When looking at the full list of action items, check:

  • Are there any items on here that we don’t really need to do or that should be deferred for later? If there’s any opportunity to prune the list of useless tasks right up front, take it!
  • Did we agree to any next steps that didn’t get written down? Are we missing anything?

Then, for each action item check:

  • Is it clear and complete? When you come back to review this again in a week or month, will you know what was supposed to get done and if it happened or not?
  • Does it have a single owner and a deadline?
  • Is the owner committed to completing the action by the deadline?

For this last one, we simply ask “Joe, are you good with that?” and look for a nod. In our case, we don’t have problems with accountability, but we do sometimes get over-enthusiastic and bite off more than we can chew. This quick confirmation gives Joe an opportunity to adjust that due date or seek help if the task is too big.

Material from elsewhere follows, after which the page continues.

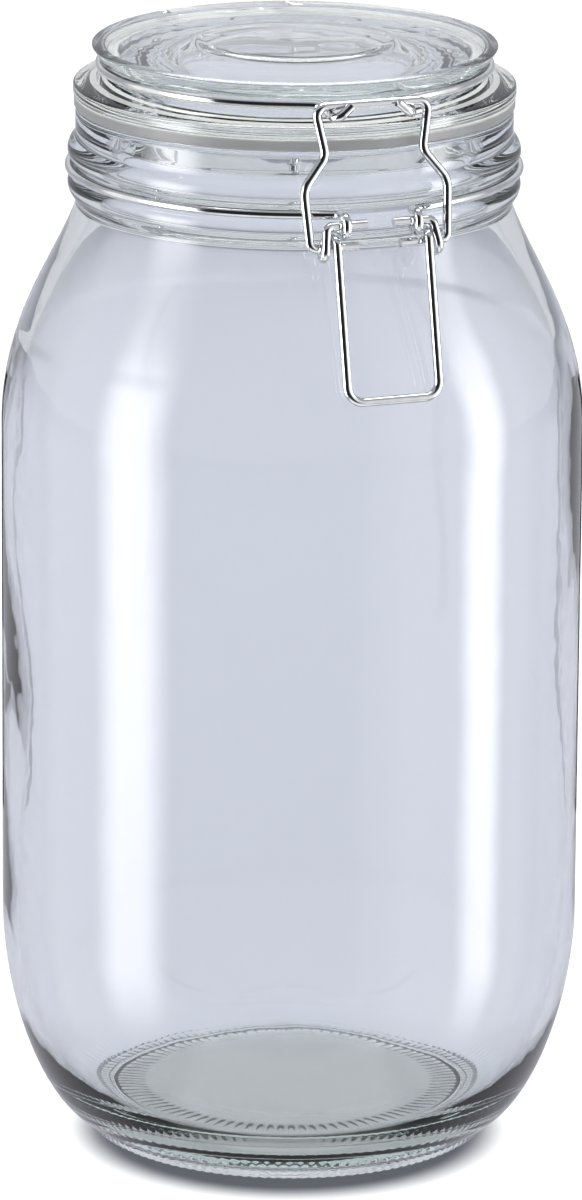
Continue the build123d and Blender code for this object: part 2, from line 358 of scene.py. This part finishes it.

If your group has a habit of ignoring commitments and a problem with accountability, seek a stronger confirmation from everyone in front of the group. Making a public commitment is a powerful way to start changing the accountability culture.

7. Check the Next Check In

Finally, confirm the next meeting date. You’ve just reached decisions and made plans. Now everyone needs to know when they’ll all be expected to report back and continue the next stage of the journey.

Take-Aways: No more assumptions

The goal of every checkpoint is to turn unstated assumptions into explicit shared understanding.

In this, we seek to adopt the 3rd agreement:

Don’t Make Assumptions.

Find the courage to ask questions and to express what you really want. Communicate with others as clearly as you can to avoid misunderstandings, sadness and drama. With just this one agreement, you can completely transform your life.

Don Miguel Ruiz

Transform your life, and your meetings.